17 March 2015

Noel Gallagher's: Tales From The Middle Of Nowhere Vol 3: The Good, The Bad And The Bubbly (Part 5)

Tales From The Middle Of Nowhere Vol 3: The Good, The Bad And The Bubbly:

That Italian TV show was a fucking struggle. The miming I don't mind, it's the interview.

You have an actual person in front of you asking questions in Italian and a phantom in your ear translating them into English. It can be, and usually is, very awkward.

Here is but one example of what I mean...and bear in mind I'd been kissing the sky with Nancy until 5am the previous.

"Noel...you say that you don't take yourself seriously and that you live only for the moment. I also hear you say you refuse to overthink anything that you do in as much as you let the people decide what is and what is not...but what we would like to know is how do you come to such enlightenment at such an age?"


"I'm sorry but you have to give me an answer.."

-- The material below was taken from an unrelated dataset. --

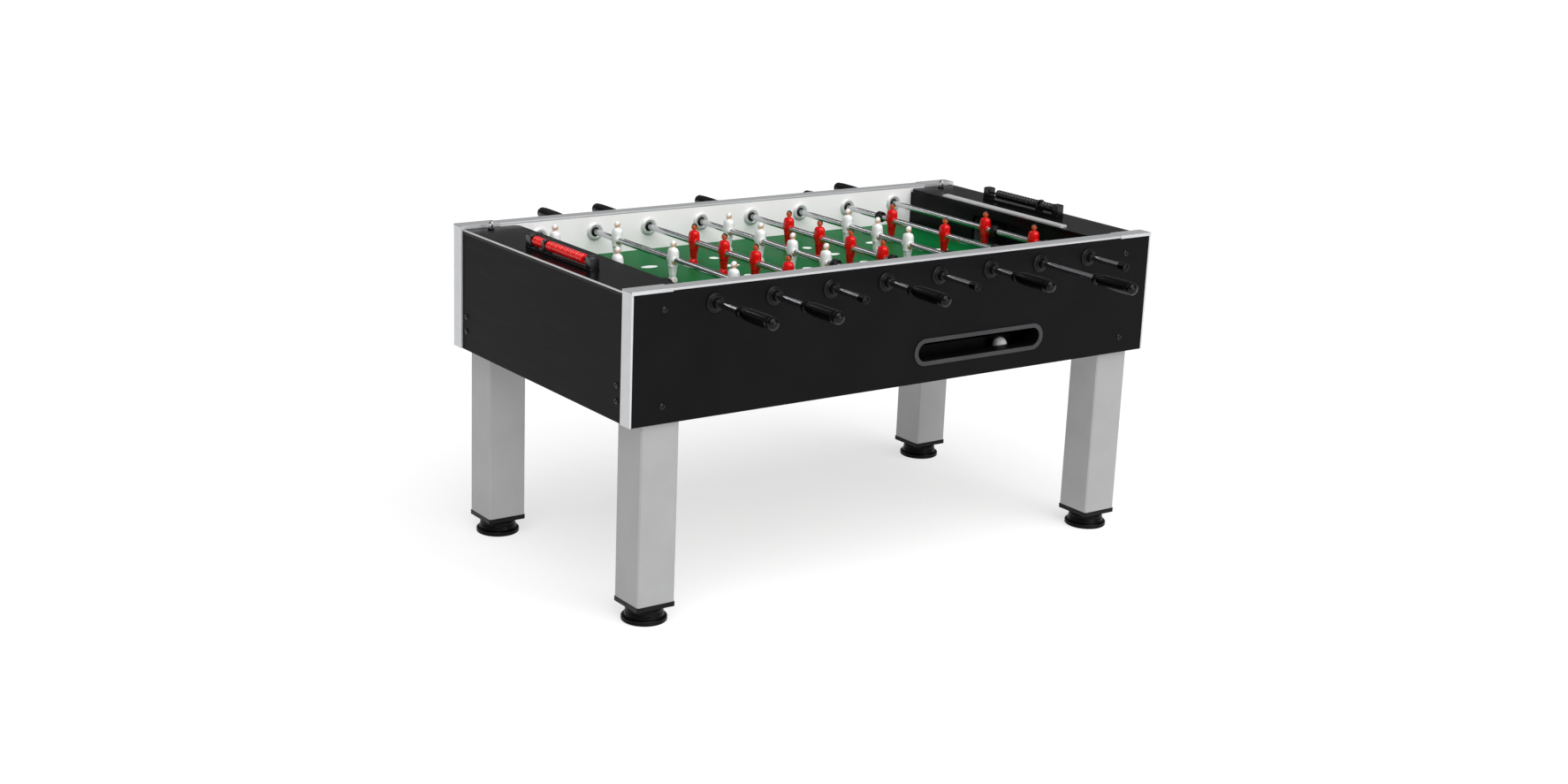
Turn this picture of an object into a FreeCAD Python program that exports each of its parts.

".......Erm...I don't know?"

(Huge round of applause).

I started to do a little sweat.

After about 6 months we left the TV studio and were taken out to some swanky restaurant, which was indeed a night club, which was indeed the preferred hang out for yer Milanese footballer.

All the women (and there was a LOT of women) looked like Mick Jagger when Mick Jagger looked like an Italian woman (1965-1969!). Nice enough gaff...Nancy would have loved it.

Flew to Berlin the next day. Met some nice German fans on the plane. They'd been to the gig in Milan see? Very polite. Lovely kids.

I'm sat on the plane waiting for lift off and who should amble on last but my old drug buddy Evan Dando!!!! What the fuck??? I hadn't seen him in years. Fucking love that guy.

Had a bit of a kick about waiting for my band to rehearse with the latest brass section. I hadn't had a kick about for a long time...years. I think it's fair to say the old touch hasn't deserted me... You never lose it see?

The gig was wünderbar!! Excellent! In fact there was a minor fracas down the front at one point and the security team vaulted the barrier and got in amongst the crowd to fucking sort some shit out.

There was a bit of pushing and shoving and the security team reappeared with a girl in a headlock!!!! She was kicking and screaming like a fucking wild cat!!! I saw her later outside and asked her what she'd been thrown out for and she replied... "Just crying"... and all this took place during The Dying Of The Light!! Germans eh? You gotta love 'em!

Just had my first overnight on the bus to Copenhagen.

Horrible...I hate the bus...it is a cunt.

Keep it livid.



PS: Today I have been mostly listening to That's The Way by The Kit Kats...get on it!